As GOP aspirants for Obama's office try to convince voters they would handle the Middle East better than he did, they hope to tap widespread skepticism about U.S. involvement in the region -- a product largely of the self-defeating Republican-led invasion of Iraq in 2003 -- by suggesting that the current president has been too active there. Top candidates Donald Trump and Sen. Ted Cruz (R-Texas) have both said they would have preferred to see the U.S. stand behind Mubarak, Qaddafi and Assad.

Obama said Friday that those Middle East leaders would have faced popular challenges to their rule and potential collapse no matter what the U.S. did. It was imperative for Washington to decide how to respond to the circumstances in their countries, though it could not control them, he added.

"We did not depose Hosni Mubarak," the president said. "Millions of Egyptians did because of their dissatisfaction with the corruption and authoritarianism of the regime."

The U.S. had previously cooperated with Mubarak regularly, including under Obama, he added.

The question of the president's approach to Mubarak, an ostensibly secular leader, has become especially charged because many on the right denounce the result of the transition process Obama supported: the election of the controversial Muslim Brotherhood in Egypt's first free elections. (Some who doubt Obama's loyalties even speak of the Egypt policy as a plot to help the Brotherhood.)

"The notion that somehow the U.S. was in a position to pull the strings on a country that is the largest in the Arab world, I think, is mistaken," Obama said.

"At the point at which the choice was mowing down millions of people or trying to find some transition," he continued, the administration believed "it was more sensible for us to find a peaceful transition to the Egyptian situation."

Obama still believes that was the correct choice, he said.

The president noted that Libyans faced potential slaughter as well. The United Nations approved action in the country by the U.S. and other nations in March 2011, when Qaddafi appeared ready to commit mass murder in Benghazi, where the rebellion against him began.

"Those who now argue in retrospect we should have left Qaddafi in there seem to forget that he had already lost legitimacy and control of his country and we could have -- instead of what we have in Libya now -- we could have had another Syria in Libya," Obama said.

Libya's current chaos -- it is split between two rival governments, fueled by wealthy rival states in the Arab world, and radical Islamists including the Islamic State group are gaining ground -- is a result of a failure to think about the day after the intervention, the president conceded.

The president conceded that Libya is hardly a model nation today. The country is split between two opposing governments fueled by rival Arab states. Radical Islamists, including the so-called Islamic State, are gaining ground in the country. But Obama held that that state of affairs was not a necessary or inevitable consequence of the intervention. It is to him the result of America and its allies not planning swiftly enough for what would follow Qaddafi's fall.

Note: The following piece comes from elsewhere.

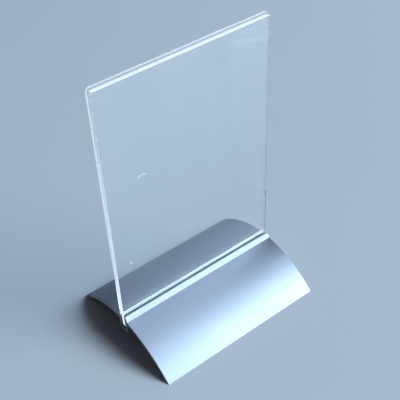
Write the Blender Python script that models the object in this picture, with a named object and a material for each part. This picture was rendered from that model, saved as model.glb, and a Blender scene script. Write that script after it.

Throughout his address, Obama presented his response to the Arab Spring as reflecting American values and pragmatism. But while the policy may have been judicious at the time, per the president's reasoning, his remarks largely glossed over the lack of U.S. follow-through after the dictators' fall. And his argument remains far from bulletproof, given that Egypt is once again under repressive rule -- which observers say fosters extremism -- and Libya's chaos increasingly threatens global security. That's one reason critics who say Mubarak and Qaddafi were somehow better than what followed are finding an audience.

The president's response seemed weakest regarding the dictator who is still standing: Assad.

Obama repeated the administration line that Assad's continued rule would prolong Syria's bloody civil war because the majority of Syrians have lost faith in his leadership. He boasted that he had been right to challenge Assad's key backer, Russia, who claimed the tyrant was necessary for stability. But he was unable to say his approach had been more fruitful. That omission is sure to fuel critics who call his Syria policy, of mainly challenging Assad through rhetoric while continuing negotiations, callous and short-sighted.

Secretary of State John Kerry is leading the negotiations to decide Assad's future. Obama said Friday that he was hopeful that Kerry would be able to convince Russia and Iran, Assad's other chief ally, to transition the dictator out and achieve a ceasefire in Syria that would bring government and non-government forces together against the Islamic State group.

Hours after Obama's address, the United Nations Security Council approved a roadmap to ending the conflict in Syria -- marking the first time the U.S. and Russia both endorsed a path forward but still showing no sign of agreement on Assad.